Но должностное лицо мы теперь не судим, и генерал-адъютант Трепов является здесь в настоящее время не в качестве подсудимого должностного лица, а в качестве свидетеля, лица, потерпевшего от преступления; кроме того, чувство приличия, которое мы не решились бы преступить в защите нашей и которое не может не внушить нам известной сдержанности относительно генерал-адъютанта Трепова как лица, потерпевшего от преступления, я очень хорошо понимаю, что не могу касаться действий должностного лица и обсуждать их так, как они обсуждаются, когда это должностное лицо предстоит в качестве подсудимого. Но из того затруднительного положения, в котором находится защита в этом деле, можно, мне кажется, выйти следующим образом.

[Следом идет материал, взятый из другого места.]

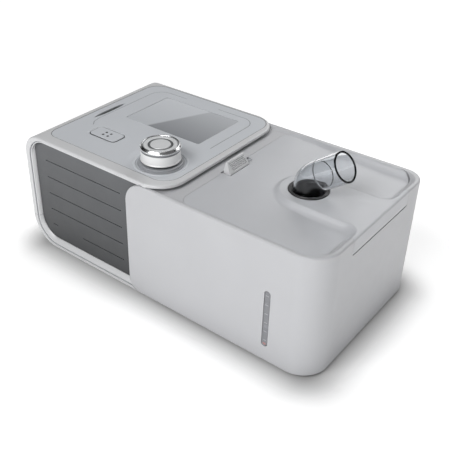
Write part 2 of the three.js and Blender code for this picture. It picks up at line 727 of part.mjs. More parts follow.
place('water_tank', 'clear', cut(
  join(
    loft(
      'z',
      [TANK.bottom, tankOutline(-1.5)],
      [TANK.bottom + 2, tankOutline(0)],
      [TANK.top, tankOutline(0)],
    ),
    prism('z', TANK.top - 2.4, TANK.top, tankOutline(3)),
  ),
  prism('z', TANK.bottom + 2.4, TANK.top + 1, tankOutline(-2)),
  prism('z', 0, 20, plateOutline(38)),
  cylinder('x', PORT.y, PORT.z, 10, TANK.left - 5, TANK.left + 5),
));

place('tank_heat_plate', 'steel', join(
  prism('z', TANK.bottom, TANK.bottom + 3, plateOutline(37.6)),
  prism('z', TANK.bottom + 2.7, TANK.bottom + 3.5, plateOutline(41)),
));

place('inlet_duct', 'rubber', (() => {
  const start = HUM_LEFT + 0.6;
  const end = TANK.left - GAP;
  const ribs = row(3, (i) => (
    cylinder('x', PORT.y, PORT.z, 15.4, start + 8 + 6 * i, start + 10.5 + 6 * i)
  ));
  return cut(
    join(cylinder('x', PORT.y, PORT.z, 13.8, start, end), ...ribs),
    cylinder('x', PORT.y, PORT.z, 11.4, start - 1, end + 1),
  );
})());

// ---------------------------------------------------------------- humidifier: lid, latch and outlet

/** Lid surface: level by the deck, easing down to the two pockets at the right. */
function lidHeight(x) {
  const along = THREE.MathUtils.smoothstep(x, LID.left + 6, LID.right - 16);
  return LID_LEFT_Z + (LID_RIGHT_Z - LID_LEFT_Z) * along;
}

/** Tongue that carries the outlet: round end about the outlet, straight sides to the right. */
function tongueOutline(radius) {
  const end = arc(OUTLET.x, OUTLET.y, radius, Math.PI / 2, 1.5 * Math.PI, 14);
  return [...end, [RIGHT - 4, -radius], [RIGHT - 4, radius]];
}

place('lid', 'lid', (() => {
  const surface = [];
  for (let i = 0; i <= 10; i += 1) {
    const x = RIGHT + 1 - (RIGHT + 2 - LID.left) * i / 10;
    surface.push([x, lidHeight(x)]);
  }
  const underside = [[LID.left - 1, LID_PLATE_Z], [RIGHT + 1, LID_PLATE_Z]];
  const slab = prism('y', FRONT, BACK, [...underside, ...surface]);
  const recess = join(prism('z', 91, 93.5, lidOutline(0)), lidRecess(0, RIM_Z + 0.5));
  const tongue = loft(
    'z',
    [92, tongueOutline(22.4)],
    [94.8, tongueOutline(21.7)],
    [96.6, tongueOutline(21.3)],
    [97.7, tongueOutline(20.7)],
    [RIM_Z, tongueOutline(19.6)],
  );
  const tab = cut(
    shellBody.intersect(box(RIGHT - 9, RIGHT + 1, TAB.front, TAB.back, TAB.bottom, RIM_Z + 1)),
    lidRecess(0, RIM_Z + 1),
    box(RIGHT - 10, RIGHT - 2.4, TAB.front - 1, TAB.back + 1, 80, LID_PLATE_Z),
  );
  const latchSlot = box(LID.left - 1, LID.left + 7.4, LATCH.front - 0.4, LATCH.back + 0.4, 90, RIM_Z);
  const catchNotch = box(LID.left - 1, LID.left + 2.4, LATCH.back, LATCH.back + 5, 90, RIM_Z);
  return cut(
    join(slab.intersect(recess), tongue, tab),
    cylinder('z', OUTLET.x, OUTLET.y, 14.6, 90, RIM_Z + 1, 32),
    latchSlot,
    catchNotch,
    cylinder('y', HINGE.x, HINGE.z, HINGE.pin + GAP, TAB.front - 1, TAB.back + 1, 12),
    cylinder('y', LATCH.pivotX, LATCH.pivotZ, 1.3, LATCH.front - 3, LATCH.back + 3, 12),
  );
})());

place('lid_hinge_pin', 'steel', (
  cylinder('y', HINGE.x, HINGE.z, HINGE.pin, TAB.front - 6.5, TAB.back + 6.5, 12)
));

place('lid_liner', 'clear', cut(
  prism('z', 86.4, LID_PLATE_Z - GAP, roundedRect(28, 124, LID.front + 2, LID.back - 2, 10)),
  cylinder('z', OUTLET.x, OUTLET.y, 14.6, 80, 100, 32),
));

place('lid_seal', 'rubber', cut(
  prism('z', TANK.top + GAP, 86.1, tankOutline(2)),
  prism('z', TANK.top - 1, 87, tankOutline(-2)),
));

place('lid_latch', 'lid', (() => {
  const hook = [[20.5, 92.2], [21, 87.6], [22.2, 86.6], [23.4, 87.4], [23.8, 91.2]];
  const tab = [[26.9, 92.6], [26.9, 97.3], [21.3, 104.3], [20.3, 104.5]];
  const profile = [...hook, ...tab];
  const body = loft('y', [LATCH.front, profile], [LATCH.back, profile]);
  const chamfer = loft(
    'y',
    [LATCH.front - 1, [[18, 97.2], [30, 97.2], [30, 110], [18, 110]]],
    [LATCH.front + 3.2, [[18, 104.6], [30, 104.6], [30, 110], [18, 110]]],
  );
  const trunnion = cylinder('y', LATCH.pivotX, LATCH.pivotZ, 1, LATCH.front - 2.6, LATCH.back + 2.6, 12);
  return join(cut(body, chamfer), trunnion);
})());

place('outlet_seal', 'rubber', turned(OUTLET.x, OUTLET.y, [
  [11.4, 87],
  [14.2, 87],
  [14.2, RIM_Z + 0.1],
  [13.6, RIM_Z + 0.7],
  [12.4, RIM_Z + 0.7],
  [11.4, RIM_Z - 0.4],
]));

const BEND_RADIUS = 13;
const bendAngle = Math.PI / 2 - OUTLET_TILT;
const tangent = BEND_RADIUS * Math.tan(bendAngle / 2); // from the bend's ends to where the axes meet
const rise = new THREE.Vector3(Math.cos(OUTLET_TILT), 0, Math.sin(OUTLET_TILT));
const corner = new THREE.Vector3(OUTLET.x, OUTLET.y, OUTLET_AXIS_Z);

/** Round bar along the elbow's centre line, from z = low to the given reach past the corner. */
function elbowBar(radius, low, reach, sides = 24) {
  const stations = [];
  stations.push([new THREE.Vector3(OUTLET.x, OUTLET.y, low), 0]);
  const steps = 6;
  for (let i = 0; i <= steps; i += 1) {
    const turn = bendAngle * i / steps;
    const x = OUTLET.x + BEND_RADIUS * (1 - Math.cos(turn));
    const z = OUTLET_AXIS_Z - tangent + BEND_RADIUS * Math.sin(turn);
    stations.push([new THREE.Vector3(x, OUTLET.y, z), turn]);
  }
  stations.push([corner.clone().addScaledVector(rise, reach), bendAngle]);
  return skinned(stations, radius, sides);
}

/** Round bar from one reach to another along the straight outlet tube. */
function tubeBar(radius, from, to, sides = 24) {
  const stations = [from, to].map((reach) => [corner.clone().addScaledVector(rise, reach), bendAngle]);
  return skinned(stations, radius, sides);
}

/** Skin over circles: each station is a centre and the tilt of its circle about Y. */
function skinned(stations, radius, sides) {
  const positions = [];
  const faces = [];
  stations.forEach(([centre, turn]) => {
    for (let i = 0; i < sides; i += 1) {
      const angle = i * 2 * Math.PI / sides;
      const across = radius * Math.cos(angle);
      positions.push(
        centre.x + across * Math.cos(turn),
        centre.y + radius * Math.sin(angle),
        centre.z - across * Math.sin(turn),
      );
    }
  });
  for (let s = 0; s + 1 < stations.length; s += 1) {
    for (let i = 0; i < sides; i += 1) {
      const next = (i + 1) % sides;
      const low = s * sides;
      const high = low + sides;
      faces.push([low + i, low + next, high + next], [low + i, high + next, high + i]);
    }
  }
  const last = (stations.length - 1) * sides;
  for (let i = 1; i + 1 < sides; i += 1) {
    faces.push([0, i + 1, i], [last, last + i, last + i + 1]);
  }
  const geometry = new THREE.BufferGeometry();
  geometry.setAttribute('position', new THREE.Float32BufferAttribute(positions, 3));
  geometry.setIndex(faces.flat());
  return fromGeometry(geometry);
}

const SOCKET_START = 12.5; // where the outlet tube begins, past the corner
place('outlet_elbow', 'clear', cut(
  join(elbowBar(OUTLET.radius, 88, SOCKET_START - GAP), elbowBar(10.1, 89, SOCKET_START + 6)),
  elbowBar(8.9, 87, SOCKET_START + 7),
));

place('outlet_tube', 'clear', cut(
  tubeBar(OUTLET.radius, SOCKET_START, OUTLET_REACH),
  tubeBar(10.1 + GAP, SOCKET_START - 1, SOCKET_START + 6.4),
  tubeBar(OUTLET.bore, SOCKET_START, OUTLET_REACH + 1),
));

export default ventilator;
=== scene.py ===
"""Looks of the bench-top ventilator with its docked humidifier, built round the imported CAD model.

Sizes in this script are millimetres; MM turns them into metres where a mesh is made.
+X runs from the main unit to the humidifier, +Y to the back, +Z up.
"""

import json
import math
from collections import namedtuple

import bpy
import bmesh
from mathutils import Euler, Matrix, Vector


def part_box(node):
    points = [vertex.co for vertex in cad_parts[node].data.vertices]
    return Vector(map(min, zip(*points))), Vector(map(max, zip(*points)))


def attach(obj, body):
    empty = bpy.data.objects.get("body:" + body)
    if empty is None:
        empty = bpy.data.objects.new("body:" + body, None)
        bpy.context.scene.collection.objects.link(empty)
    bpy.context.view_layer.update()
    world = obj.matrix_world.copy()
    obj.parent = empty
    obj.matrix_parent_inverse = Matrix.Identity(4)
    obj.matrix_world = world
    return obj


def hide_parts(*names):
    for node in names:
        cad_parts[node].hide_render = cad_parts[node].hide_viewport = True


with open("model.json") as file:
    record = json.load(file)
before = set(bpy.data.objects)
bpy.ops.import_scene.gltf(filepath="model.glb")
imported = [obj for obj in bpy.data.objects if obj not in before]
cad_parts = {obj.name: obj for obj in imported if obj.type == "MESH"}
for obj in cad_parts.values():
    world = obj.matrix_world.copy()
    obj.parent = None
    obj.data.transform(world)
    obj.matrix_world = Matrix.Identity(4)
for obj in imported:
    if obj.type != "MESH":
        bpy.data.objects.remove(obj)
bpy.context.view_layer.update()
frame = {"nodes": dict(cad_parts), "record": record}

MM = 0.001
GAP = 0.3  # clearance between pieces that meet
SKIN = 0.02  # keeps joined surfaces from coinciding
Box = namedtuple("Box", "x0 x1 y0 y1 z0 z1")


def extent(node):
    """A CAD node's box, in millimetres."""
    lo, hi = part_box(node)
    return Box(lo.x / MM, hi.x / MM, lo.y / MM, hi.y / MM, lo.z / MM, hi.z / MM)


def middle(box):
    return (box.x0 + box.x1) / 2, (box.y0 + box.y1) / 2


UPPER = extent("upper_housing")
LOWER = extent("lower_housing")
SHELL = extent("humidifier_shell")
PANEL = extent("front_panel")
FASCIA = extent("top_panel")
SCREEN = extent("display_window")
BUTTON = extent("menu_button")
CARD = extent("memory_card")
LID = extent("lid")
TANK = extent("tank_heat_plate")
LATCH = extent("lid_latch")
SEAL = extent("outlet_seal")
WINDOW = extent("level_window")
REAR = extent("rear_panel")
FILTER = extent("filter_cover")

LEFT = UPPER.x0
RIGHT = SHELL.x1
FRONT = UPPER.y0
BACK = UPPER.y1
DECK_Z = UPPER.z1
DECK_UNDER_Z = 98.6
DECK_RIGHT = UPPER.x1
CASE_RIGHT = LOWER.x1
HUM_LEFT = CASE_RIGHT + 0.5
RIM_Z = SHELL.z1
POCKET_Z = FASCIA.z0 - GAP
WALL = 2.6
KNOB_X, KNOB_Y = middle(extent("knob_cap"))
BUTTON_X, BUTTON_Y = middle(BUTTON)
CARD_X, CARD_Y = middle(CARD)
OUTLET_X, OUTLET_Y = middle(SEAL)
PORT_Y, PORT_Z = 30.5, 64  # centre of the air port between the two units
PLUG_ROOM = (-30.5, -9.5, 14)  # Y range and bottom of the openings for the dock connector
SPLIT_Z = 26.5  # where the two housings meet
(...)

Всякое должностное, начальствующее лицо представляется мне в виде двуликого Януса, поставленного в храме, на горе; одна сторона этого Януса обращена к закону, к начальству, к суду; она ими освещается и обсуждается; обсуждение здесь полное, веское, правдивое; другая сторона обращена к нам, простым смертным, стоящим в притворе храма, под горой. На эту сторону мы смотрим, и она бывает не всегда одинаково освещена для нас. Мы к ней подходим иногда только с простым фонарем, с грошовой свечкой, с тусклой лампой, многое для нас темно, многое наводит нас на такие суждения, которые не согласуются со взглядами начальства, суда на те же действия должностного лица. Но мы живем в этих, может быть, иногда и ошибочных понятиях, на основании их мы питаем те или другие чувства к должностному лицу, порицаем его или славословим его, любим или остаемся к нему равнодушны, радуемся, если находим распоряжения вполне справедливыми.